As we watch little Johnnie and Suzie divine from the devices at hand whatever they

are attempting to accomplish at the moment, we must realize that the majority of their actions are centered around navigation with the occasional "action" of Play or Attach or Send and so on. But I only mean to diminish such accomplishments in this light. If a caveman were to observe a human from our time utilizing a doorknob, such an activity would seem quite amazing. And let's now even dive into the shock of automatic doors jumping out of the way as one of us enters a supermarket! Certainly, to the eyes of our caveman, the human with the ability to manipulate a doorknob or command vast doors out of one's way would certainly be a god! But just out of view sits another observer. The builder that carved and hung the door, applied the hinges, and installed the doorknob. Perhaps the observer is the one that designed the technology that controls the sliding and timing of the supermarket doors. No matter how much in command today's human may seem to the caveman, the person that had a hand in the design and implementation has a real understanding of what is going on.

The door and doorknob represent a user interface. The same goes for the electronic eye and motors controlling the supermarket door. Even websites, databases, and complete applications for our phones and tablets (apps) are being "built" through the means of User Interfaces - UIs for short. And there is the real problem. UI on top of UI on top of UI. Before long, all originality is forgotten and new concepts for development become nothing more than a dream. The real control of all of these devices - from our personal computers to the extremely powerful phones in the palm of our hands - still resides at the level of understand - and writing - source code.

I watched a kid on YouTube dragging an image into place and selecting a background for the box the image was placed in.
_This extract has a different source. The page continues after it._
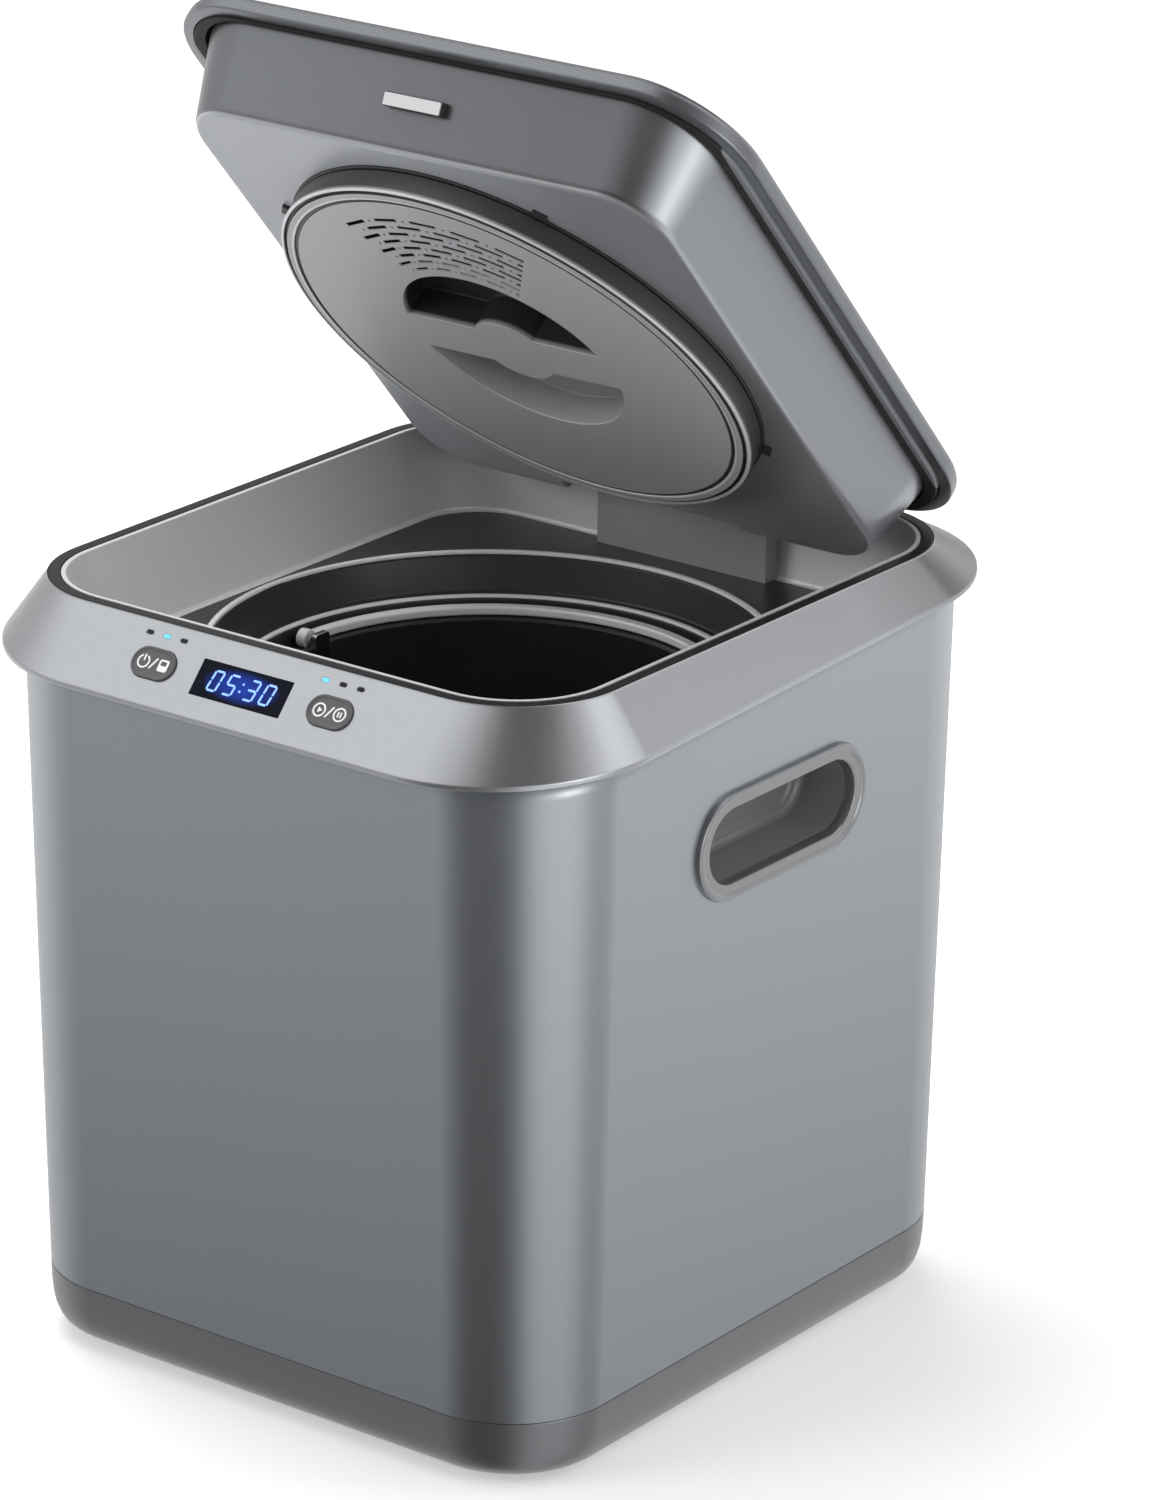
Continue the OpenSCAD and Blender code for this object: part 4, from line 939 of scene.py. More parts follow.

The teacher had the audacity to suggest that her class was Advanced Computer Skills with Web Design as part of the final stage of learning. They were all using a particular brand of user interface knows as WYSIWYG (wiz-see-wig - What You See Is What you Get). All of that is fine and dandy, but it was quite apparent that not a one of them - least of which the teacher - could have bolded, underlined, or italicized a word in HTML to save their lives! Perhaps the saddest part is that the age range for this class was 12 to 14 years old.

What REALLY Drew That Box?

Looking back at what those of us that started out in "the days of DOS" went through and the struggles of learning one language, only to move on to the next and the next, I can only see it for what it truly was - a rite of passage. Our accomplishments were a direct result of commitment and a genuine desire to learn more. For most of us, it was the first time in our respective lives that we could truly control something - even if in the beginning it were only characters on a monochrome screen. Fortunately for us, those characters, and how they were arranged, would become important to businesses in almost every market one could imagine.
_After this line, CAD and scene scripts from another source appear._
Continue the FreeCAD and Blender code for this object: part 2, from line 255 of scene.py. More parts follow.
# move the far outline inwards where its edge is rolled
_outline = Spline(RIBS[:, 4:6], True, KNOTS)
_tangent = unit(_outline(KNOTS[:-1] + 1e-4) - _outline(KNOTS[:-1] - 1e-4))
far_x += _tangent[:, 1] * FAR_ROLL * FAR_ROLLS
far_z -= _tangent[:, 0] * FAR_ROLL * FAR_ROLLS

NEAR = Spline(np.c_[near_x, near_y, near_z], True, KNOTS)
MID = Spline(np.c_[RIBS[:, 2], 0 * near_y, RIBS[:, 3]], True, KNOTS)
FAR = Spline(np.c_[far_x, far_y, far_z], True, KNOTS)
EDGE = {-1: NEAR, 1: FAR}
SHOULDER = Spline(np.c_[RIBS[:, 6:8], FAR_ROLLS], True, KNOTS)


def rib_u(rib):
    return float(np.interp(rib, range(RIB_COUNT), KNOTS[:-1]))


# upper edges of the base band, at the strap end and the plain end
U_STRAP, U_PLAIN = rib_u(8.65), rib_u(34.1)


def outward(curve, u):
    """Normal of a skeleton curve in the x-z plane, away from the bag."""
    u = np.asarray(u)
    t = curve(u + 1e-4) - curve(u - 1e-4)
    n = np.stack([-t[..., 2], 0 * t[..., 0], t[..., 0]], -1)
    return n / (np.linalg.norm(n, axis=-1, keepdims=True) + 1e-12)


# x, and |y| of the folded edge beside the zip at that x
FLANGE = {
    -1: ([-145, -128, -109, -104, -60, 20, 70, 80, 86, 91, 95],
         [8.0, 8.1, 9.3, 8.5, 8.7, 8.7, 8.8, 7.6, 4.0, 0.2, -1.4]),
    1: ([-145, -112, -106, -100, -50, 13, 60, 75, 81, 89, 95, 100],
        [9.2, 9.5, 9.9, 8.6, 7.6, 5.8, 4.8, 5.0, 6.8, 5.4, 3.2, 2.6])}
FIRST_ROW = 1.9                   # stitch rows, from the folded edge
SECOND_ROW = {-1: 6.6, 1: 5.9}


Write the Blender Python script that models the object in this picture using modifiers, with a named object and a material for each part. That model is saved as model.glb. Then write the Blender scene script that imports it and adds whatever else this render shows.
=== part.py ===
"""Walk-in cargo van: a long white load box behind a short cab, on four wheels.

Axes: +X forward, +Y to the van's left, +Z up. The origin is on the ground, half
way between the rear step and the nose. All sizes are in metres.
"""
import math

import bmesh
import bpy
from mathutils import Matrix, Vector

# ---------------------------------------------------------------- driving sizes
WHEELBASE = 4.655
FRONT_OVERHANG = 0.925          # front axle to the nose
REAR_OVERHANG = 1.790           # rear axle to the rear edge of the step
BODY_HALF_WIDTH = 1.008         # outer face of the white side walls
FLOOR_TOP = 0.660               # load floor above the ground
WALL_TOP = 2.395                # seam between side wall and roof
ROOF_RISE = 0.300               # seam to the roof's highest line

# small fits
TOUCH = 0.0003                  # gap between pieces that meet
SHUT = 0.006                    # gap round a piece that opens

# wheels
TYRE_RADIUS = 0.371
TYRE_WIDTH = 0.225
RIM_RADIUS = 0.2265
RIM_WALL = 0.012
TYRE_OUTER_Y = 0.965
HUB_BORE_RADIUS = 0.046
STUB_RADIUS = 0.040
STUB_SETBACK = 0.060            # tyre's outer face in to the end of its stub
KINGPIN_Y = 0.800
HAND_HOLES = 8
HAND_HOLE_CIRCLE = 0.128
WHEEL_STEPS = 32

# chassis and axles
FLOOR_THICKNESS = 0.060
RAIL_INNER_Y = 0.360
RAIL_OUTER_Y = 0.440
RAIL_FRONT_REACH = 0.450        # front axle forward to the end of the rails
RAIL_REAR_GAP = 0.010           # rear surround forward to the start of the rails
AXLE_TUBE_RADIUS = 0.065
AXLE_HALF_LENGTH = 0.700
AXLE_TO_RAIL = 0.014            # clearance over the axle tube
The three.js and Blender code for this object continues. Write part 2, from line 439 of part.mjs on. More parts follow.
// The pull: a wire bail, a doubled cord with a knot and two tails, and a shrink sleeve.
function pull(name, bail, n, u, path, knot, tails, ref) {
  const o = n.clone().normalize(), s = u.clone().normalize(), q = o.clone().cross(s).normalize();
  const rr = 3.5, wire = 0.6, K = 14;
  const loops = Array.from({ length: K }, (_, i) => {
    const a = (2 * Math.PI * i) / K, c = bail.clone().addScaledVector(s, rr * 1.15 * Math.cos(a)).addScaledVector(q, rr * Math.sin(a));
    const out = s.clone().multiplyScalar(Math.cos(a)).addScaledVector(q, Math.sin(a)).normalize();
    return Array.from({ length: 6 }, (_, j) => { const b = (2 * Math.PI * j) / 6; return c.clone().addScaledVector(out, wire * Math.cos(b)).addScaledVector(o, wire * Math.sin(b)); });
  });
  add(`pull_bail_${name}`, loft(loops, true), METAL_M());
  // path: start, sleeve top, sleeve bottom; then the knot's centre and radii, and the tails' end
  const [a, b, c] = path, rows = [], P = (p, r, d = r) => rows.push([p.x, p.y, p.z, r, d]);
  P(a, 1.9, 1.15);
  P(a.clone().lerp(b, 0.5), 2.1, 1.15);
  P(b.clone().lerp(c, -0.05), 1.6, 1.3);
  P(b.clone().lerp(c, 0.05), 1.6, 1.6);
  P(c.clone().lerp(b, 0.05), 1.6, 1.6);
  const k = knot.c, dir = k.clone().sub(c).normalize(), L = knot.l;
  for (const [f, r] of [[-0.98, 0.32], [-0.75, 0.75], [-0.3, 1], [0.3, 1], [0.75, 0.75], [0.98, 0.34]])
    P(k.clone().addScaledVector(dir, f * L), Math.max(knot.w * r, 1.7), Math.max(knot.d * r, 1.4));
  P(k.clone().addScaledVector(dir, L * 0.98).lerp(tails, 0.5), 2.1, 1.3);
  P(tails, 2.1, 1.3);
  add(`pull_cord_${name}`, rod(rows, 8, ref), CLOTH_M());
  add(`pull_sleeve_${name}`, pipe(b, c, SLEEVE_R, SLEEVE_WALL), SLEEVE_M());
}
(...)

So, given such a history, I am forced to ask the question, "What is it that little Johnnie and Suzie are doing?" Furthermore, what command and control do they really have of the devices we now decorate our lives with? Where is the commitment past the built in limitations of the user interfaces? Where is the genuine desire to learn more?

I know this seems like a nasty thought, but if you really want to help a kid into a far brighter future than that of a cubicle or over glorified tele-commuter, the next phone or tablet you get for them - brick it first! And if little Johnnie or Suzie has the where-with-all to get it back to working order - perhaps even better than it did the day it was purchased - then they will be on the path to truly deserving all the praise their well-meaning ancestors can toss their way!